Pena suspensa: O bilhete estava na Moita

Hoje, na rubrica ‘Caderno dos Mundos’, uma reportagem de Rui Araújo, publicada no jornal Semanário na edição de 29 de Outubro de 1988, sobre Manuel Amílcar, 21 anos, solteiro, condutor manobrador da construção civil e agora réu por tuta-e-meia.

O BILHETE ESTAVA NA MOITA
— Ó pá, eu nunca fiz mal nenhum ali ao polícia. Eu até nem o conheço. Ou ele «engraçou» comigo ou, então, não topo… Isto já nem é a primeira vez que acontece naquela esquadra. Eles levam as pessoas e batem na malta sem razão nenhuma. Já não sou o primeiro… — queixa-se o réu.
Manuel Amílcar, 21 anos, solteiro, condutor manobrador da construção civil e agora réu por tuta-e-meia. Mais uma história de faca e alguidar ou a prepotência fardada.
Acto 1
O rapaz, que vem acusado de «agressão a agente da Autoridade», foi interceptado por se ter tornado suspeito.
Eis a versão policial dos acontecimentos.
— Solicitei-lhe a identificação.
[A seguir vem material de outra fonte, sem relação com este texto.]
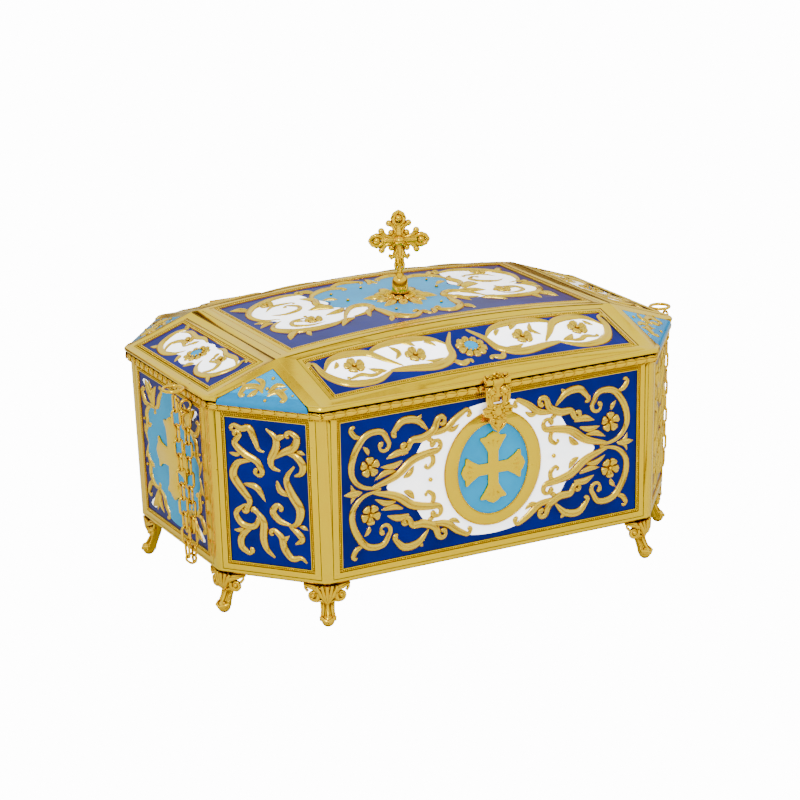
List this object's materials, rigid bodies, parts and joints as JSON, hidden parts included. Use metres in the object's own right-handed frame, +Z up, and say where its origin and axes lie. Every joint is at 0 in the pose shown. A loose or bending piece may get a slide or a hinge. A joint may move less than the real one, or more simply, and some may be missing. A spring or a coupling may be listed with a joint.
{
  "type": "reliquary casket",
  "caption": "Eight-sided enamelled casket on scroll feet with a hinged domed lid, a cross finial, a hasp and stay chains.",
  "frame": {"origin": "on the floor under the middle of the casket", "axes": "+X to the casket's right seen from the front, +Y to the back where the hinges are, +Z up"},
  "size_m": [0.2714, 0.1906, 0.1651],
  "materials": {
    "gilt_copper": "bright yellow gilding over cast and chased copper alloy, polished on the high places, darker in the hollows",
    "cobalt_enamel": "glossy vitreous enamel, cobalt blue with white and light blue fields between raised gilt scrolls",
    "sky_enamel": "glossy light blue vitreous enamel with gilt flourishes"
  },
  "bodies": {
    "box": {"box_shell": "gilt_copper", "panel_front": "cobalt_enamel", "panel_front_right": "cobalt_enamel", "panel_right_end": "cobalt_enamel", "panel_back_right": "cobalt_enamel", "panel_back": "cobalt_enamel", "panel_back_left": "cobalt_enamel", "panel_left_end": "cobalt_enamel", "panel_front_left": "cobalt_enamel", "foot_1": "gilt_copper", "foot_2": "gilt_copper", "foot_3": "gilt_copper", "foot_4": "gilt_copper", "foot_5": "gilt_copper", "foot_6": "gilt_copper", "foot_7": "gilt_copper", "foot_8": "gilt_copper", "hinge_box_leaf_left": "gilt_copper", "hinge_box_leaf_right": "gilt_copper", "hinge_pin_left": "gilt_copper", "hinge_pin_right": "gilt_copper", "hasp_catch": "gilt_copper", "staple_left": "gilt_copper", "staple_right": "gilt_copper", "chain_left": "gilt_copper", "chain_right": "gilt_copper"},
    "lid": {"lid_shell": "gilt_copper", "lid_panel_top": "cobalt_enamel", "lid_panel_front": "cobalt_enamel", "lid_panel_back": "cobalt_enamel", "lid_panel_right_end": "cobalt_enamel", "lid_panel_left_end": "cobalt_enamel", "lid_panel_back_right": "sky_enamel", "lid_panel_back_left": "sky_enamel", "lid_panel_front_left": "sky_enamel", "lid_panel_front_right": "sky_enamel", "finial_rosette": "gilt_copper", "finial_cross": "gilt_copper", "hinge_lid_leaf_left": "gilt_copper", "hinge_lid_leaf_right": "gilt_copper", "hasp_lug": "gilt_copper", "hasp_pin": "gilt_copper", "lid_ring_left": "gilt_copper", "lid_ring_right": "gilt_copper"},
    "hasp": {"hasp_leaf": "gilt_copper"}
  },
  "joints": [
    {"name": "lid_hinge", "type": "hinge", "parent": "box", "child": "lid", "pos_m": [0, 0.0935, 0.1028], "axis": [-1, 0, 0], "range_deg": [0, 95], "deforming": ["chain_left", "chain_right"]},
    {"name": "hasp_hinge", "type": "hinge", "parent": "lid", "child": "hasp", "pos_m": [0, -0.0934, 0.1042], "axis": [-1, 0, 0], "range_deg": [0, 110]}
  ]
}
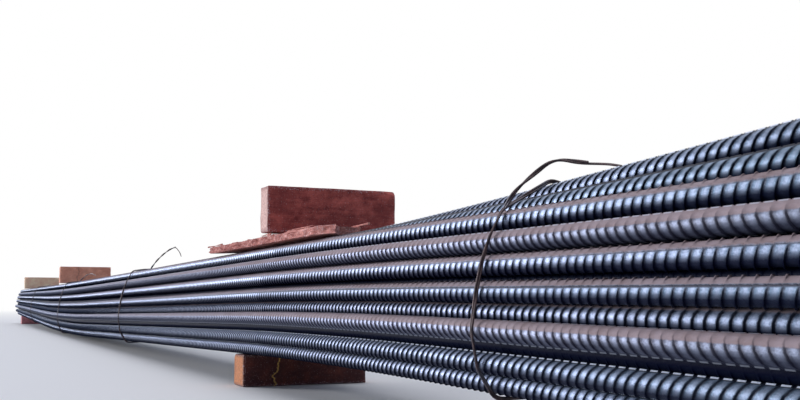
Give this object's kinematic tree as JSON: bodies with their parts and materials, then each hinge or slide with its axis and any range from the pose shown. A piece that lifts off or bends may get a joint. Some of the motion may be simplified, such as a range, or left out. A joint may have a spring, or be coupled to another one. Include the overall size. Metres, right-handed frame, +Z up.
{
  "type": "rebar bundle",
  "caption": "Long bundle of ribbed steel reinforcing bars, tied with wire, sagging between two timber bearers, with timber spacers on top.",
  "frame": {"origin": "on the floor, under the middle of the bundle's box", "axes": "+X along the bars towards the loose near end, +Z up, the front face towards -Y"},
  "size_m": [9, 0.3092, 0.3957],
  "materials": {
    "bar_steel": "hot-rolled ribbed bar, blue-grey mill scale with light rust dust on top",
    "tie_wire": "dull black annealed wire with brown rust",
    "timber": "rough sawn softwood, weathered orange-brown"
  },
  "bodies": {
    "root": {"bars_layer_1": "bar_steel", "bars_layer_2": "bar_steel", "bars_layer_3": "bar_steel", "bars_layer_4": "bar_steel", "bars_layer_5": "bar_steel", "bars_layer_6": "bar_steel", "bars_layer_7": "bar_steel", "bars_layer_8": "bar_steel", "tie_near": "tie_wire", "tie_second": "tie_wire", "tie_third": "tie_wire", "tie_far": "tie_wire", "bearer_near": "timber", "bearer_far": "timber", "board": "timber", "spacer_near": "timber", "spacer_middle": "timber", "spacer_far": "timber"}
  },
  "joints": []
}
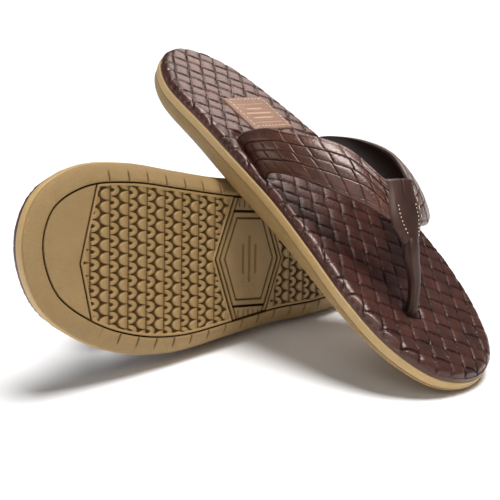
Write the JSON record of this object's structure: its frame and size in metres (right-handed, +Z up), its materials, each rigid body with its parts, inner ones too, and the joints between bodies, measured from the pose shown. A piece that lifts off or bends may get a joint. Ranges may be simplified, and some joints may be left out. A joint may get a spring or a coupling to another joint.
{
  "type": "flip flop",
  "caption": "Pair of leather thong sandals, one on its edge showing the tread and its mate leaning on it, with woven footbeds, wide straps and toe posts.",
  "frame": {"origin": "centre of the pair's bounding box, at floor level", "axes": "+Z up from the floor, +X to the right and +Y away from someone who looks at the standing shoe's tread"},
  "size_m": [0.258, 0.2114, 0.1716],
  "materials": {
    "outsole_rubber": "satin moulded rubber",
    "tread_rubber": "satin moulded rubber",
    "rand_rubber": "smooth buffed rubber",
    "foam": "matte closed-cell foam",
    "board": "matte fibre board",
    "footbed_leather": "glossy embossed leather",
    "label_leather": "matte tan leather",
    "strap_leather": "satin croc-embossed leather",
    "lining_leather": "smooth dark leather",
    "post_leather": "smooth satin leather",
    "webbing": "matte woven tape"
  },
  "bodies": {
    "right_flip_flop": {"right_outsole": "outsole_rubber", "right_toe_pad": "outsole_rubber", "right_forefoot_tread": "tread_rubber", "right_waist_badge": "outsole_rubber", "right_medial_waist_pad": "outsole_rubber", "right_lateral_waist_pad": "outsole_rubber", "right_heel_tread": "tread_rubber", "right_rand": "rand_rubber", "right_midsole": "foam", "right_insole_board": "board", "right_footbed_foam": "foam", "right_footbed_cover": "footbed_leather", "right_heel_label": "label_leather", "right_medial_strap_upper": "strap_leather", "right_medial_strap_lining": "lining_leather", "right_medial_strap_tab": "lining_leather", "right_lateral_strap_upper": "strap_leather", "right_lateral_strap_lining": "lining_leather", "right_lateral_strap_tab": "lining_leather", "right_throat_piece": "post_leather", "right_toe_post_sleeve": "post_leather", "right_toe_post_core": "webbing", "right_toe_post_anchor": "webbing"},
    "left_flip_flop": {"left_outsole": "outsole_rubber", "left_toe_pad": "outsole_rubber", "left_forefoot_tread": "tread_rubber", "left_waist_badge": "outsole_rubber", "left_medial_waist_pad": "outsole_rubber", "left_lateral_waist_pad": "outsole_rubber", "left_heel_tread": "tread_rubber", "left_rand": "rand_rubber", "left_midsole": "foam", "left_insole_board": "board", "left_footbed_foam": "foam", "left_footbed_cover": "footbed_leather", "left_heel_label": "label_leather", "left_medial_strap_upper": "strap_leather", "left_medial_strap_lining": "lining_leather", "left_medial_strap_tab": "lining_leather", "left_lateral_strap_upper": "strap_leather", "left_lateral_strap_lining": "lining_leather", "left_lateral_strap_tab": "lining_leather", "left_throat_piece": "post_leather", "left_toe_post_sleeve": "post_leather", "left_toe_post_core": "webbing", "left_toe_post_anchor": "webbing"}
  },
  "joints": [
    {"name": "lift_off", "type": "slide", "parent": "right_flip_flop", "child": "left_flip_flop", "axis": [0, 0, 1], "range_m": [0, 0.25]}
  ]
}
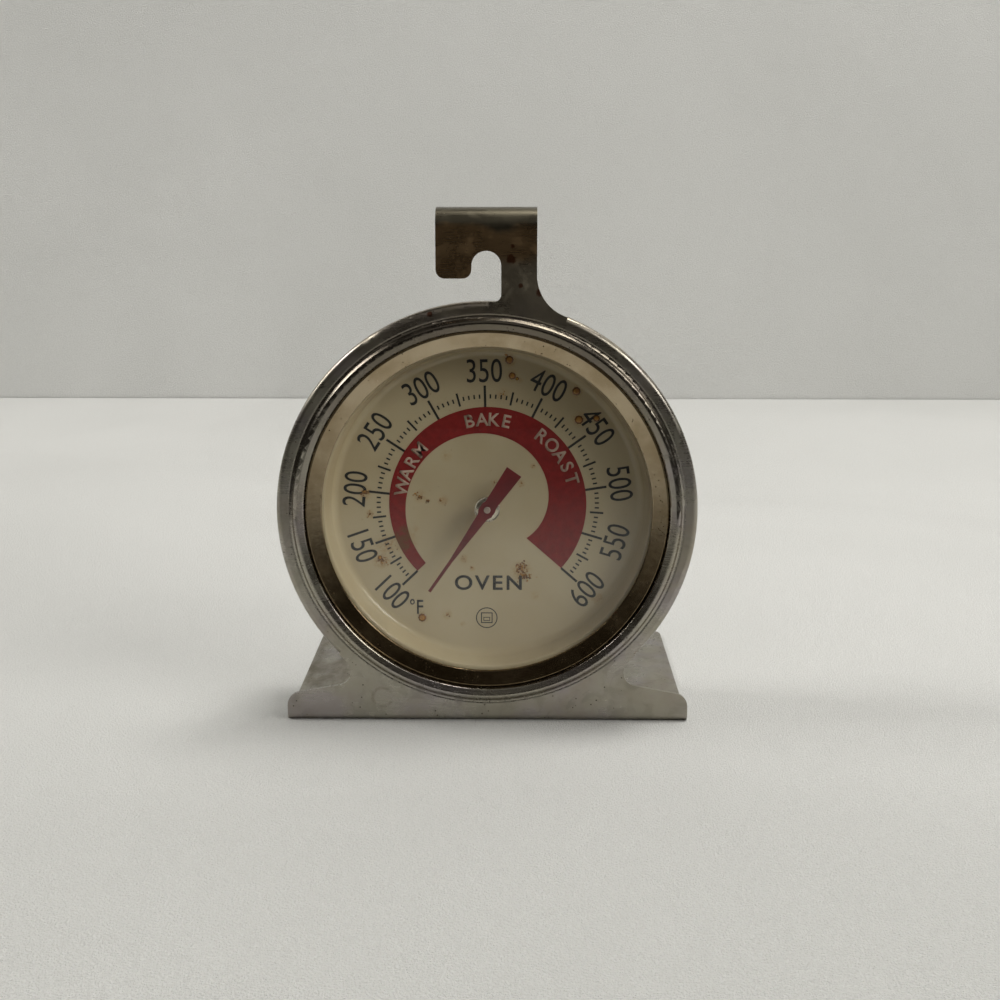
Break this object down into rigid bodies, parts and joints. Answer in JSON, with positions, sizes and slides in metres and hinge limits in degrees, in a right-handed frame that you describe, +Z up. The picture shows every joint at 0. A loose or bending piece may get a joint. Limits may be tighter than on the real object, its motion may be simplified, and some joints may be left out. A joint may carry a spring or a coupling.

Não achou por bem a minha intervenção e respondeu-me que a tinha na Moita. Ao mesmo tempo e num gesto inopinado, agrediu-me com um murro no peito e uma dentada. Para manter o capturado em respeito e sua captura foi necessário fazer uso da força física do que resultou ter ficado com um ligeiro ferimento no lábio superior bem como simples escoriações nas costas.

Acto 2
Manuel Amílcar tem , obviamente, outra noção do sucedido. E, como de costume, é literalmente oposta da versão policial.
— Saí de casa. Fui ao café para beber uma cervejita. Estava à porta do café quando chegou o polícia. Disse-me que não podia estar ali a beber a cerveja. Respondi-lhe que não sabia que era proibido. Perguntou-me se eu tinha interesse em que a dona da casa apanhasse uma multa. Disse-lhe que não e que para a próxima não fazia isso. Começou a falar com outras pessoas. Pediu-me a identificação. Disse-lhe que tinha o Bilhete de Identidade em casa, mas que não estava assim muito bom. Estava estragado. Mas que tinha outro que estava na Moita. Aí, mandou-me entrar para dentro da carrinha. Entrei e começaram logo a bater-me. Depois, puseram-me na esquadra e mandaram-me para o Governo Civil de Lisboa.
— Porque é que não anda com o Bilhete de Identidade?
— Então, o café é mesmo por baixo da minha casa. Eu até lá fui em mangas de camisa e tudo… Prontes, tinha acabado de jantar e saí de casa. E tinha intenção de ir para casa novamente.
— E ninguém se ofereceu para ir a sua casa buscar o BI?
— Não. Eles levaram-me logo. Mas foram levar-me à esquadra.
— Costuma ter problemas com a Polícia?
— Não. O único problema que tive com a Polícia foi há três anos. Eu…
— Estava a furtar gasolina…
— Bem, nem cheguei a furtar. Mas depois fui responder e prontes. Nunca mais tive problemas.
— Desta vez, teria agredido o agente…

— Não, senhor. É mentira! Aquele bocadinho que ele tem ferido foi de um soco que ele me deu. E não foi só um. Foram montes deles. É o olho, é a boca, é uma tristeza…
Acto 3
Uma coisa é certa. Não chegou a haver julgamento. O juiz considerou inconveniente a tramitação do processo sob a forma sumária. Havia feridos a mais. Remessa dos autos ao Ministério Público junto dos juízos correccionais de Lisboa. E exame médico para Manuel Amílcar, que vai em liberdade.
Reportagem originalmente publicada no jornal Semanário, na edição de 29 de Outubro de 1988.